Michael-E-Rose commented 2 years ago

Hi again! Sorry, usually I respond faster, but you caught me during holidays. In the example document that you use, is the 'xocs:funding-id missing or is its value None? Because if it's former, then one can do as I suggested (which would be marginally faster and requires less code). The trick is to change the default value of .get(): f_dict.get('xocs:funding-id', []) - instead of None, it returns []. However, one should change the next line to return [v['$'] for v in funding_get] or None - because I want to avoid empty lists.

About the examples for the docs: No problem, I will take care of that.

astrochun commented 2 years ago

Hi again! Sorry, usually I respond faster, but you caught me during holidays. In the example document that you use, is the 'xocs:funding-id missing or is its value None? Because if it's former, then one can do as I suggested (which would be marginally faster and requires less code). The trick is to change the default value of .get(): f_dict.get('xocs:funding-id', []) - instead of None, it returns []. However, one should change the next line to return [v['$'] for v in funding_get] or None - because I want to avoid empty lists.

Nice idea. Done and Done.

Any interest in participating in Hacktoberfest?

Michael-E-Rose commented 2 years ago

Thanks for the quick commit! One last think I just stumbled upon while looking through the changes: Does it happen that there are multiple funding IDs for one agency ID? In other words, is this a 1:n relationship or 1:1? Because if it's the latter, then putting the funding_id into a list is not the optimal choice...

Michael-E-Rose commented 2 years ago

PS: I'll have a look at the Hacktoberfest, although the real one would have ended last weekend ;)

astrochun commented 2 years ago

Thanks for the quick commit!
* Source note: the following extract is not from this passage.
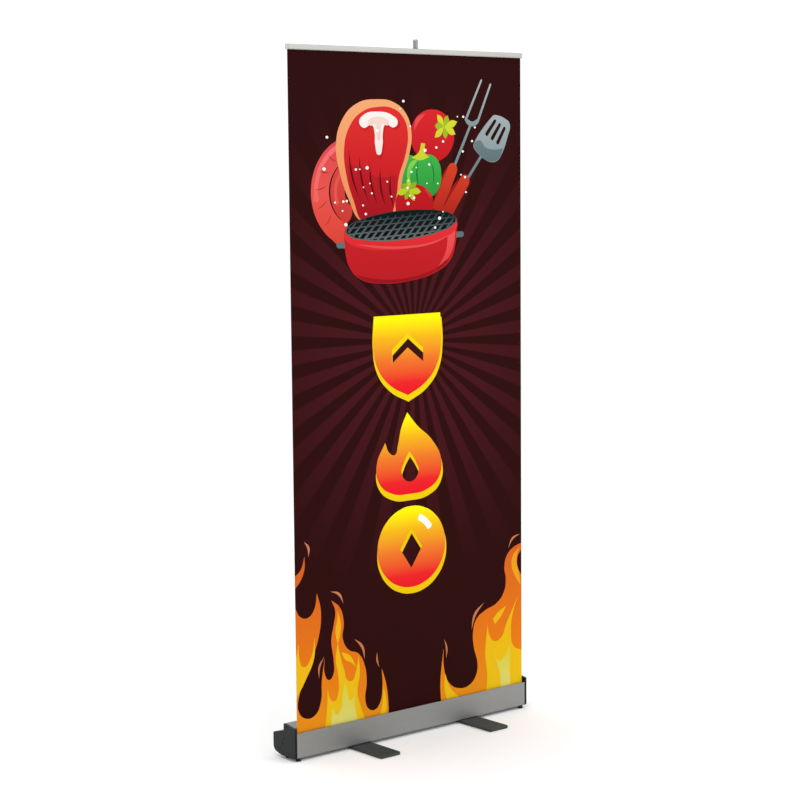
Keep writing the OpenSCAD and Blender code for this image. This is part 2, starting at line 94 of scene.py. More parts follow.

One last think I just stumbled upon while looking through the changes: Does it happen that there are multiple funding IDs for one agency ID? In other words, is this a 1:n relationship or 1:1? Because if it's the latter, then putting the funding_id into a list is not the optimal choice...

It can be 1:n, which is why I was pushing for a list (even empty) that way it was consistent throughout.

Here's an example with single, multiple, and no record:

In [1]: from pybliometrics.scopus import AbstractRetrieval
In [2]: ab = AbstractRetrieval('10.1016/j.physleta.2020.126262', view='FULL')
In [3]: ab.funding
Out[3]: 
[Funding(agency=None, string='NSF PHY-1506122', agency_id=None,
         funding_id=['DOE DE-FG02-97ER25308'], acronym=None, country=None),
 Funding(agency='National Science Foundation', string='NSF', agency_id='http://data.elsevier.com/vocabulary/SciValFunders/100000001',
         funding_id=['PHY-1506122'], acronym='NSF', country='http://sws.geonames.org/6252001/'),
 Funding(agency='U.S. Department of Energy', string='DOE', agency_id='http://data.elsevier.com/vocabulary/SciValFunders/100000015',
         funding_id=['DE-FG02-97ER25308', 'DE-NA0003764', 'NNSA 83228-10966'], acronym='USDOE', country='http://sws.geonames.org/6252001/'),
 Funding(agency='National Nuclear Security Administration', string='NNSA', agency_id='http://data.elsevier.com/vocabulary/SciValFunders/100006168',
         funding_id=None, acronym='NNSA', country='http://sws.geonames.org/6252001/')]
astrochun commented 2 years ago

PS: I'll have a look at the Hacktoberfest, although the real one would have ended last weekend ;)

@Michael-E-Rose, the Hacktoberfest page says that a PR with the hacktoberfest-accepted label should suffice. If you wish to participate as as maintainer I do think you need to update the topics to include hacktoberfest

Michael-E-Rose commented 2 years ago

And what would be the main benefit of participating?

astrochun commented 2 years ago

And what would be the main benefit of participating?

You can identify some issues that you feel are good first issues for other OSS developers to help improve your codebase. Also, for maintainers, you can get a free T-shirt: https://hacktoberfest.digitalocean.com/resources/maintainers

Michael-E-Rose commented 2 years ago

I keep this in mind for next year! Right now I can't think of any issue; pybliometrics todate is mostly reacting to changes of Scopus.